▶ [Short exercise]:
Output the full material exactly as it appears here.

+++++

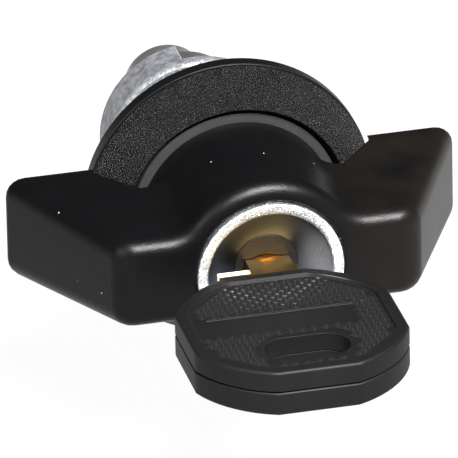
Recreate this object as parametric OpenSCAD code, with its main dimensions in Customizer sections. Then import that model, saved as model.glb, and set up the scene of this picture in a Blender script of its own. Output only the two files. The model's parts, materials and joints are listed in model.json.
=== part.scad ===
// Wing-handle cam lock with a keyed quarter-turn cylinder.
// X runs along the wings and Z is up. The lock axis is Y: the key side is -Y and the cam side is +Y.
// The origin is on the lock axis, in the plane of the panel's front face.
// Angles written as "clock" run clockwise from the top, seen from the key side.

/* [Wing handle] */
// Width across the wings at the back
handle_w = 57.2; // [48:0.5:72]
// Width across the wings at the front face
handle_front_w = 37; // [32:0.5:46]
// Height of the wings at the back
wing_back_h = 13.4; // [10:0.1:16]
// Height of the wings at the front face
wing_front_h = 11.4; // [8:0.1:14]
// Distance from the panel to the handle's front face
handle_reach = 22.7; // [19:0.1:30]
// Air between the panel and the wings
handle_air = 1.8; // [0.8:0.1:3]
// Radius of the round boss at the front face
boss_r = 11.6; // [10.6:0.1:14]
// Radius of the hub where it meets the rosette
hub_r = 12.1; // [11:0.1:14.5]
// Radius of the hollow flare between boss and wing
flare_r = 5; // [2:0.5:8]
// Bevel along the wings' upright corners
corner_bevel = 1.2; // [0.4:0.1:2]
// Wall round the hollows in the backs of the wings
wing_wall = 2; // [1.2:0.1:3]
// Depth of the hollows in the backs of the wings
wing_hollow = 9.5; // [5:0.5:14]

/* [Rosette] */
// Radius of the rosette
rosette_r = 18; // [16.5:0.1:24]
// Thickness of the rosette's plain rim
rosette_rim = 1.6; // [1:0.1:3]
// Radius of the lip at the top of the rosette's cone
lip_r = 13.9; // [13.6:0.1:16]
// Distance from the panel to the lip
lip_h = 6.4; // [6:0.1:9]
// Gap between the rosette's cone and the wings
cone_air = 2.4; // [1:0.1:4]

/* [Housing] */
// Outer radius of the housing
housing_r = 11.35; // [10.5:0.05:12.2]
// Length of the housing behind the panel
housing_len = 19.5; // [17:0.5:40]
// Length of thread for the fixing nut
thread_len = 12.8; // [11:0.2:14]
// Length of the groove where the thread ends
runout_len = 1.2; // [0.6:0.1:1.6]
// Depth of that groove
runout_depth = 0.6; // [0.3:0.1:1]
// Radius of the housing's front flange
flange_r = 13.2; // [12.6:0.1:14]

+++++

▶ [Answer to this problem]:
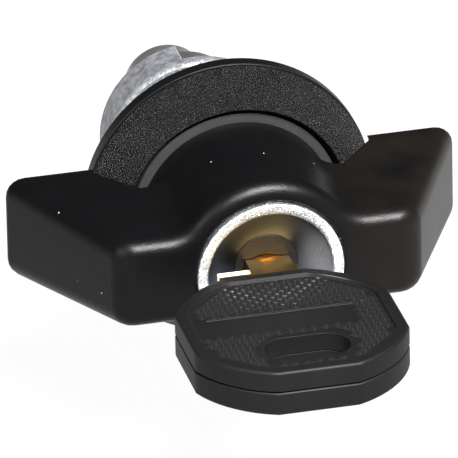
Recreate this object as parametric OpenSCAD code, with its main dimensions in Customizer sections. Then import that model, saved as model.glb, and set up the scene of this picture in a Blender script of its own. Output only the two files. The model's parts, materials and joints are listed in model.json.
=== part.scad ===
// Wing-handle cam lock with a keyed quarter-turn cylinder.
// X runs along the wings and Z is up. The lock axis is Y: the key side is -Y and the cam side is +Y.
// The origin is on the lock axis, in the plane of the panel's front face.
// Angles written as "clock" run clockwise from the top, seen from the key side.

/* [Wing handle] */
// Width across the wings at the back
handle_w = 57.2; // [48:0.5:72]
// Width across the wings at the front face
handle_front_w = 37; // [32:0.5:46]
// Height of the wings at the back
wing_back_h = 13.4; // [10:0.1:16]
// Height of the wings at the front face
wing_front_h = 11.4; // [8:0.1:14]
// Distance from the panel to the handle's front face
handle_reach = 22.7; // [19:0.1:30]
// Air between the panel and the wings
handle_air = 1.8; // [0.8:0.1:3]
// Radius of the round boss at the front face
boss_r = 11.6; // [10.6:0.1:14]
// Radius of the hub where it meets the rosette
hub_r = 12.1; // [11:0.1:14.5]
// Radius of the hollow flare between boss and wing
flare_r = 5; // [2:0.5:8]
// Bevel along the wings' upright corners
corner_bevel = 1.2; // [0.4:0.1:2]
// Wall round the hollows in the backs of the wings
wing_wall = 2; // [1.2:0.1:3]
// Depth of the hollows in the backs of the wings
wing_hollow = 9.5; // [5:0.5:14]

/* [Rosette] */
// Radius of the rosette
rosette_r = 18; // [16.5:0.1:24]
// Thickness of the rosette's plain rim
rosette_rim = 1.6; // [1:0.1:3]
// Radius of the lip at the top of the rosette's cone
lip_r = 13.9; // [13.6:0.1:16]
// Distance from the panel to the lip
lip_h = 6.4; // [6:0.1:9]
// Gap between the rosette's cone and the wings
cone_air = 2.4; // [1:0.1:4]

/* [Housing] */
// Outer radius of the housing
housing_r = 11.35; // [10.5:0.05:12.2]
// Length of the housing behind the panel
housing_len = 19.5; // [17:0.5:40]
// Length of thread for the fixing nut
thread_len = 12.8; // [11:0.2:14]
// Length of the groove where the thread ends
runout_len = 1.2; // [0.6:0.1:1.6]
// Depth of that groove
runout_depth = 0.6; // [0.3:0.1:1]
// Radius of the housing's front flange
flange_r = 13.2; // [12.6:0.1:14]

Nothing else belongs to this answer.